Let's start with one of the biggest concerns aired when Apple redesigned its top-tier laptop in 2016: dongles. A good swath of negative MacBook Pro reviews cite a distinct lack of ports as a primary issue with the line, noting most models require a seemingly endless number of USB-C dongles. Depending on the model, MacBook Pro comes with two or four Thunderbolt 3 ports, each of which relies on the USB-C connector format.




At first, USB-C solutions were scarce, but if you take a look at Amazon today, the online marketplace is flooded with cables, adapters, high-speed SD Card readers and more. The affordable AmazonBasics brand offers practically every kind of USB-C cable users need. The accessories are so inexpensive that we have replaced every single cable we typically use with a USB-C version.

Thanks to fairly quick adoption of USB-C technology, dongle hell is pretty much over.

The keyboard

All 2017 MacBook and MacBook Pro models feature Apple's second-generation butterfly keyboard mechanism, which definitely improved over the first-generation's butterfly keys in terms of feel and reliability. However, it took less than a year for some major flaws to be revealed.

Apple's design keeps key travel very short and leaves internal switches unsealed. Over time, dust and other small debris like bread crumbs can begin to collect inside the keyboard mechanism, eventually blocking internal contacts to render affected keys useless.




Apple is already facing multiple class action lawsuits due to this problem, but luckily we have yet to experience similar issues with our 2017 MacBook models.

While Apple has already launched an extended repair program for those afflicted, Apple has two options to fix this issue in future refreshes. The company can individually seal each key or create a new mechanism that is more resilient to debris.

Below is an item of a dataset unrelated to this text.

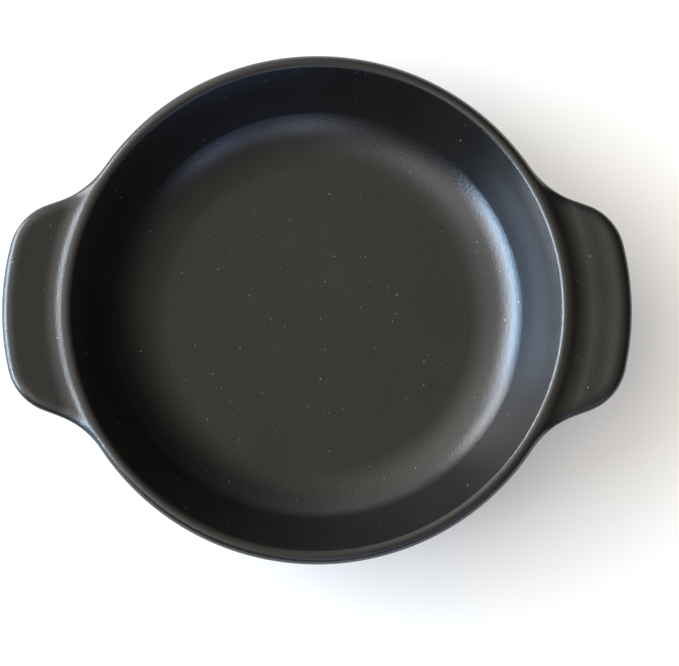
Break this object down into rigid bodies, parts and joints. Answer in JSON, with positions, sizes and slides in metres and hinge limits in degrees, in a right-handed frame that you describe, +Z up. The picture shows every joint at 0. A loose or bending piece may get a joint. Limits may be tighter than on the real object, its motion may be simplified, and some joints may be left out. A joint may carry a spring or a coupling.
{
  "type": "gratin dish",
  "caption": "Shallow round stoneware dish with a flared wall, a rolled rim, a foot ring and a flat lug handle on each side, for baking and serving a gratin.",
  "frame": {"origin": "on the dish's axis, in the plane that the foot ring stands on", "axes": "+Z up along the dish's axis, +X through the middle of one lug handle, +Y across"},
  "size_m": [0.22, 0.18, 0.033],
  "materials": {
    "black_glaze": "satin black glaze over stoneware, bare on the foot ring"
  },
  "bodies": {
    "root": {"dish": "black_glaze"}
  },
  "joints": []
}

As for the key switches themselves, we like them, but the extremely shallow travel takes some getting used to. Our fingers still get tired after a long day of typing,

To Touch Bar or not to Touch Bar

2017 marked the second year that Apple's dynamic Touch Bar was made available on the 13-inch MacBook Pro. To be honest, we're glad we have the base non-Touch Bar model. Let us explain.

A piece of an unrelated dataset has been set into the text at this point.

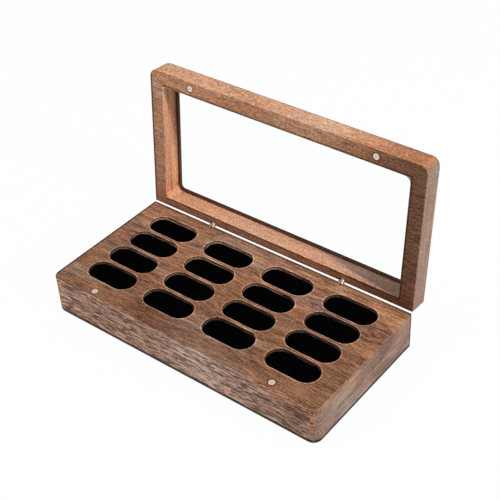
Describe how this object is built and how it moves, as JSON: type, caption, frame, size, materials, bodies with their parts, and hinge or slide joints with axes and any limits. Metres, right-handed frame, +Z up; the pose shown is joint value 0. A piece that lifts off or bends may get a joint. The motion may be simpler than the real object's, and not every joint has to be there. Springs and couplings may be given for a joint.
{
  "type": "ring display box",
  "caption": "Walnut ring display box with rows of velvet ring slots and a glazed lid on two concealed brass hinges, held shut by disc magnets; the lid swings open.",
  "frame": {"origin": "middle of the underside of the block, on the surface it stands on", "axes": "+X along the length of the block, left to right as seen from the front; +Y towards the hinges; +Z up"},
  "size_m": [0.22, 0.1319, 0.1364],
  "materials": {
    "walnut": "oiled walnut, straight grain along the length",
    "pane": "clear, polished",
    "magnet": "nickel plated, bright",
    "hinge": "turned and milled brass, bright",
    "velvet": "black velvet",
    "foam": "open-cell foam, cut"
  },
  "bodies": {
    "base": {"base_block": "walnut", "base_magnet_left": "magnet", "base_magnet_right": "magnet", "hinge_base_peg_left": "hinge", "hinge_base_peg_right": "hinge", "hinge_pin_left": "hinge", "hinge_pin_right": "hinge", "ring_pad_a1": "velvet", "ring_pad_a2": "velvet", "ring_pad_a3": "velvet", "ring_pad_a4": "velvet", "ring_pad_b1": "velvet", "ring_pad_b2": "velvet", "ring_pad_b3": "velvet", "ring_pad_b4": "velvet", "ring_pad_c1": "velvet", "ring_pad_c2": "velvet", "ring_pad_c3": "velvet", "ring_pad_c4": "velvet", "ring_pad_d1": "velvet", "ring_pad_d2": "velvet", "ring_pad_d3": "velvet", "ring_pad_d4": "velvet", "foam_core_a1": "foam", "foam_core_a2": "foam", "foam_core_a3": "foam", "foam_core_a4": "foam", "foam_core_b1": "foam", "foam_core_b2": "foam", "foam_core_b3": "foam", "foam_core_b4": "foam", "foam_core_c1": "foam", "foam_core_c2": "foam", "foam_core_c3": "foam", "foam_core_c4": "foam", "foam_core_d1": "foam", "foam_core_d2": "foam", "foam_core_d3": "foam", "foam_core_d4": "foam"},
    "lid": {"lid_frame": "walnut", "window_pane": "pane", "lid_magnet_left": "magnet", "lid_magnet_right": "magnet", "hinge_lid_peg_left": "hinge", "hinge_lid_peg_right": "hinge"}
  },
  "joints": [
    {"name": "lid_hinge", "type": "hinge", "parent": "base", "child": "lid", "pos_m": [0, 0.0538, 0.03005], "axis": [1, 0, 0], "range_deg": [0, 95]}
  ]
}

One of the best Touch Bar features is quick, secure, and easy unlocking with integrated Touch ID, but after using the feature for a year we have reverted back to entering our password via the keyboard. Of course it depends on your passcode, but for us typing is just faster.

The same goes for the Touch Bar itself. A year later, our Touch Bar use is literally limited to display brightness and volume adjustments. Sometimes it's a little bit annoying, because Touch Bar forces users navigate an extra menu to find certain settings, like adjusting the keyboard backlight and skipping audio tracks, tasks that take one simple keypress on standard function keys.

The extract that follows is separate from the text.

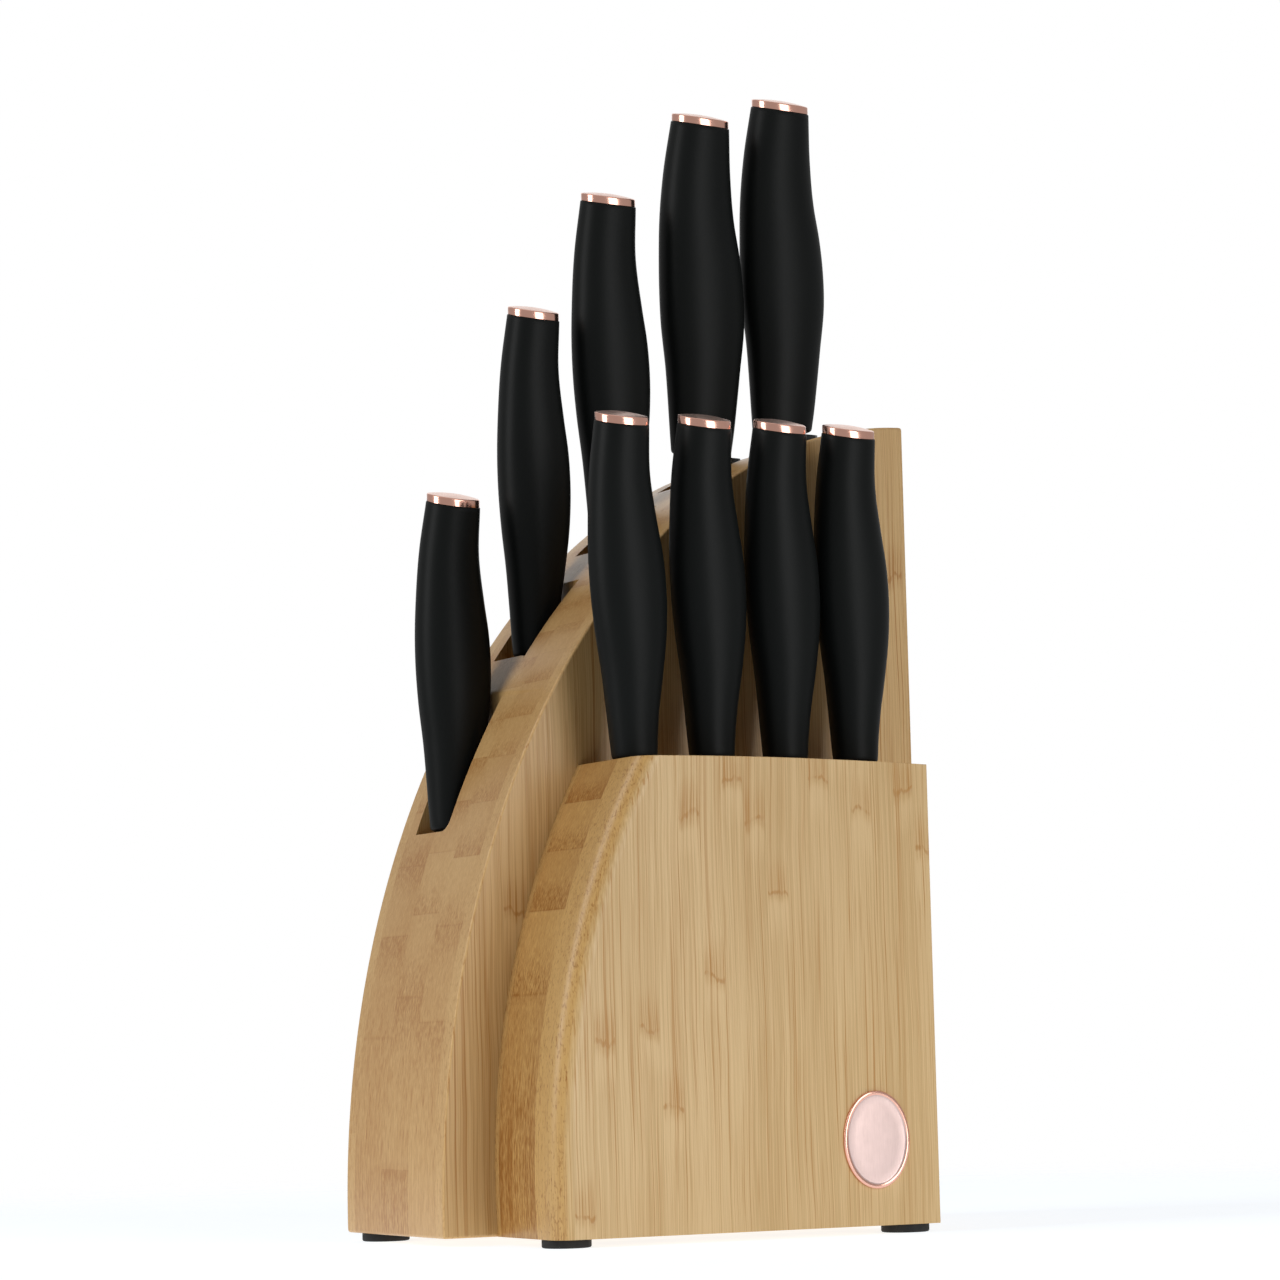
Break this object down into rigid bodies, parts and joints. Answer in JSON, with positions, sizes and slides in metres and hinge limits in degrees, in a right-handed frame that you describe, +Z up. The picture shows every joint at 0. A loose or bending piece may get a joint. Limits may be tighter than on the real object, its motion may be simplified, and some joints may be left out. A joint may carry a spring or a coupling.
{
  "type": "knife block",
  "caption": "Fan-shaped bamboo knife block of two glued slabs, with black-handled knives that pull straight up out of stepped rear pockets and front slots.",
  "frame": {"origin": "on the table under the middle of the block, at the underside of its rubber feet", "axes": "+Z up, the knives pull out along it; +X to the right along the front face, from the curved edge to the upright end; +Y from the low front slab to the tall back slab"},
  "size_m": [0.1776, 0.122, 0.3952],
  "materials": {
    "bamboo_ply": "satin lacquered bamboo, fine upright grain with node marks",
    "bamboo_core": "satin lacquered bamboo, laminated strips showing speckled end grain on the curved edge",
    "soft_black": "satin soft-touch black",
    "coated_steel": "smooth dark coating on steel, ground edge",
    "rose_gold": "rose-gold coating, polished rim and finely brushed top",
    "rubber": "matt black"
  },
  "bodies": {
    "block": {"back_slab_far_ply": "bamboo_ply", "back_slab_far_board": "bamboo_core", "back_slab_far_core": "bamboo_core", "back_slab_near_core": "bamboo_core", "back_slab_near_board": "bamboo_core", "back_slab_near_ply": "bamboo_ply", "front_slab_back_ply": "bamboo_ply", "front_slab_back_core": "bamboo_core", "front_slab_front_core": "bamboo_core", "front_slab_front_ply": "bamboo_ply", "foot_front_left": "rubber", "foot_front_right": "rubber", "foot_back_left": "rubber", "foot_back_right": "rubber", "badge_plate": "rose_gold"},
    "paring_knife": {"paring_knife_blade": "coated_steel", "paring_knife_handle": "soft_black", "paring_knife_cap": "rose_gold"},
    "utility_knife": {"utility_knife_blade": "coated_steel", "utility_knife_handle": "soft_black", "utility_knife_cap": "rose_gold"},
    "slicing_knife": {"slicing_knife_blade": "coated_steel", "slicing_knife_handle": "soft_black", "slicing_knife_cap": "rose_gold"},
    "carving_knife": {"carving_knife_blade": "coated_steel", "carving_knife_handle": "soft_black", "carving_knife_cap": "rose_gold"},
    "bread_knife": {"bread_knife_blade": "coated_steel", "bread_knife_handle": "soft_black", "bread_knife_cap": "rose_gold"},
    "steak_knife_1": {"steak_knife_1_blade": "coated_steel", "steak_knife_1_handle": "soft_black", "steak_knife_1_cap": "rose_gold"},
    "steak_knife_2": {"steak_knife_2_blade": "coated_steel", "steak_knife_2_handle": "soft_black", "steak_knife_2_cap": "rose_gold"},
    "steak_knife_3": {"steak_knife_3_blade": "coated_steel", "steak_knife_3_handle": "soft_black", "steak_knife_3_cap": "rose_gold"},
    "steak_knife_4": {"steak_knife_4_blade": "coated_steel", "steak_knife_4_handle": "soft_black", "steak_knife_4_cap": "rose_gold"}
  },
  "joints": [
    {"name": "paring_knife_pull", "type": "slide", "parent": "block", "child": "paring_knife", "axis": [0.0209, 0, 0.9998], "range_m": [0, 0.145]},
    {"name": "utility_knife_pull", "type": "slide", "parent": "block", "child": "utility_knife", "axis": [0.0175, 0, 0.9998], "range_m": [0, 0.16]},
    {"name": "slicing_knife_pull", "type": "slide", "parent": "block", "child": "slicing_knife", "axis": [0.0052, 0, 1], "range_m": [0, 0.19]},
    {"name": "carving_knife_pull", "type": "slide", "parent": "block", "child": "carving_knife", "axis": [0.0253, 0, 0.9997], "range_m": [0, 0.21]},
    {"name": "bread_knife_pull", "type": "slide", "parent": "block", "child": "bread_knife", "axis": [0.0236, 0, 0.9997], "range_m": [0, 0.205]},
    {"name": "steak_knife_1_pull", "type": "slide", "parent": "block", "child": "steak_knife_1", "axis": [-0.0175, 0, 0.9998], "range_m": [0, 0.125]},
    {"name": "steak_knife_2_pull", "type": "slide", "parent": "block", "child": "steak_knife_2", "axis": [0.0026, 0, 1], "range_m": [0, 0.125]},
    {"name": "steak_knife_3_pull", "type": "slide", "parent": "block", "child": "steak_knife_3", "axis": [0.0105, 0, 0.9999], "range_m": [0, 0.125]},
    {"name": "steak_knife_4_pull", "type": "slide", "parent": "block", "child": "steak_knife_4", "axis": [0.0079, 0, 1], "range_m": [0, 0.125]}
  ]
}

If we had the choice of saving some money by opting out of the Touch Bar, we would do so in a heartbeat, in fact, that's what we did for our 13-inch MacBook Pro.

My one wish is that Apple would replace Touch ID with Face ID. Windows Hello works like a dream on the Dell XPS 13, it's basically the perfect way to unlock your laptop, so I'm just waiting for Apple to bring Face ID to their Macs.

Trackpad

Let's quickly mention the massive trackpad, which receives a little bit of hate from some Windows users. We can tell you that once you use this trackpad, it will be incredibly hard to go back.




Windows machines are far behind the MacBook Pro's trackpad, which has user-adjustable force-touch input and feedback. The best part is that the clicking feel is even across the whole surface of the trackpad, unlike most, if not all Windows laptops. You can right click from anywhere by simply using two fingers, so you don't need extra buttons.

MacBook also boasts incredibly quick gestures for almost any command within the macOS user interface. Swiping up with four fingers, for example, launches Mission Control, while a pinch gesture with four fingers invokes Launchpad.

Hardware

Moving on to hardware, MacBook Pro's speakers are very good for their size, much better than most Windows laptops that we tested, including Dell's XPS 13.

As for performance, the base 13-inch MacBook Pro is just as fast as the day we got it. It obviously floors the similarly priced 12-inch MacBook, and in regular use it performs basically the same as the base 15-inch MacBook Pro. This is borne out in nearly identical single-core processor benchmarking scores between the two machines.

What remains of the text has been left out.